On 2 November 2000, the Malom Massacre took place in the north-Indian state of Manipur. Retaliating to a rebel attack, soldiers shot and killed ten innocent civilians waiting at a bus stop in the town of Malom. The guilty party could not be prosecuted as they were covered under the auspices of the Armed Forces (Special Powers) Act which grants impunity to soldiers working in ‘disturbed areas’. Irom Sharmila was outraged and vowed to abstain from food, water and even brushing her teeth until AFSPA was repealed. This month marks 12 years of continual peaceful protest but tragically, the end seems no nearer than when it began.
The fact that Sharmila’s protest has not yielded results yet is not the issue. Gandhi was first imprisoned by the British in 1922 – a quarter of a century before Indian independence was finally achieved. AFSPA has been condemned by Amnesty International, Human Rights Watch and the United Nations but, like many oppressive laws, it may be decades yet before it is finally overturned. Government resistance is to be expected. What is remarkable, however, is the sheer apathy in the West and in India itself to this heroic protest.
Habitual apathy is the ultimate result of an information overload. In our globalised age, we have become accustomed to having instant access to more data than we could possibly consume in a lifetime. Growing up in the 1980s, before the internet became a staple of every home, our family library was crowned with an Encyclopaedia Britannica set. I was convinced as a young boy, if I could read and retain every book, I would possess the entirety of human knowledge. It was thrilling in the early 1990s to purchase a digital copy and to realise all of those lofty volumes could be reduced to a single compact disc. Today, it is still thrilling but also daunting to fathom what a drop in the ocean that set is when compared to the endless expanse of the information superhighway. With access to information at truly brobdingnagian proportions, perhaps we could be excused for throwing up our arms and declaring, ‘Enough! I just don’t care!’
Has the global West given in to habitual apathy and succumbed to the inevitable social inertia that follows? Driving though Sydney’s notoriously conservative Hills District in April, I was shocked to see traffic signs and bus shelters covered in Kony 2012 posters. The corresponding Youtube video was watched nearly 100 million times. Seemingly overnight, social media sites became obsessed with bringing this Ugandan militia leader to justice. It mattered little that Joseph Kony had left Uganda in 2006 or that the film was riddled with inaccuracies. Nor was it important that the film and the campaign reduced the complex tragedy of African child soldiers to a simple equation – catch the bad guy. The campaign was sexy and it was marketable. Dismissed as slacktivism by some, Kony 2012, with its catchy slogans, slick posters and digital appeal, broke the spell, albeit temporarily, of habitual apathy.
Herein lays the challenge for children of the Information Age.

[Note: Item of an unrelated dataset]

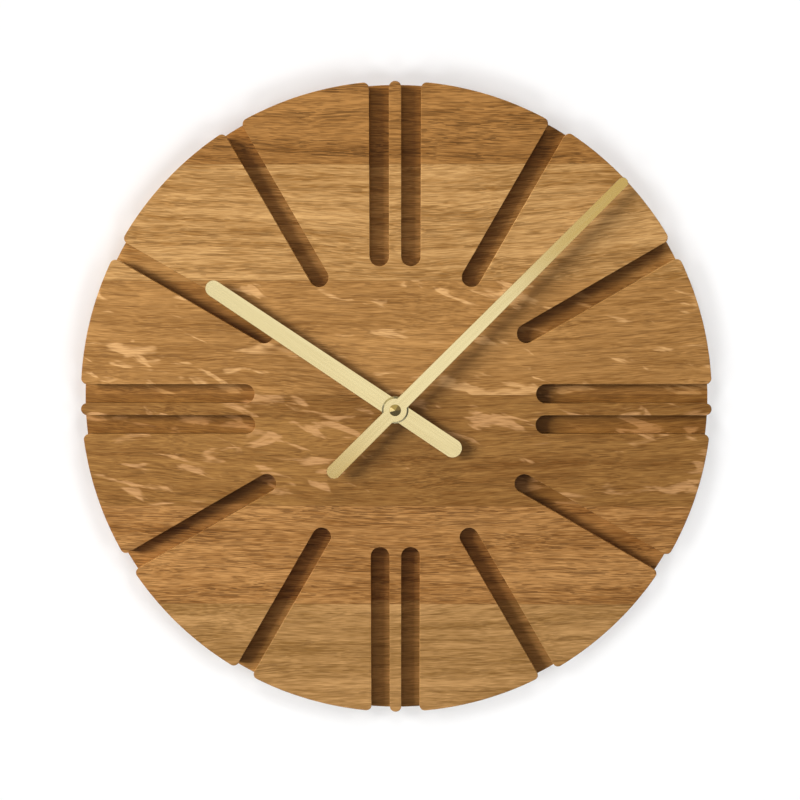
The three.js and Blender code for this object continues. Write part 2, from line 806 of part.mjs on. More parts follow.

With an endless stream of sources available to us on our smartphones, tablets, computers and televisions, it is up to us to filter the information we are fed and develop a critical eye. The lazy mind will respond to this digital bombardment by either revelling in gullibility or sinking into a nasty cynicism. Only the brave and the brilliant will rise to meet the challenge of the age – to use the incredible access to information as a weapon. The average citizen is more empowered than ever to run fact checks on claims, to read newspapers from around the world and to take part in online discussions. We can hold our leaders and our mainstream media to account, if we choose.
With discernment, determination and a careful eye, the gulf between Irom Sharmila’s campaign against AFSPA and Invisible Children’s campaign against Joseph Kony becomes readily apparent. Why then is Kony a global celebrity while Sharmila and her 12 years hunger strike is virtually unknown? Have we been tricked by a marketing sleight of hand? Have we substituted online posters and Facebook ‘likes’ for genuine activism? Or is it simply the case that, as ever, a comforting lie is preferable to an inconvenient truth? Gandhi once said ‘even if you are a minority of one, the truth is the truth’. In an age where millions join a cause one month to abandon it the next, those words seem pertinent. Our unprecedented access to knowledge should be seen as a blessing but with it comes the responsibility to carefully separate fluff and fairytales from spirit and substance. Meanwhile, Irom Sharmila enters her thirteenth year of fasting. The spirit of Gandhi still has a voice, waiting to be heard.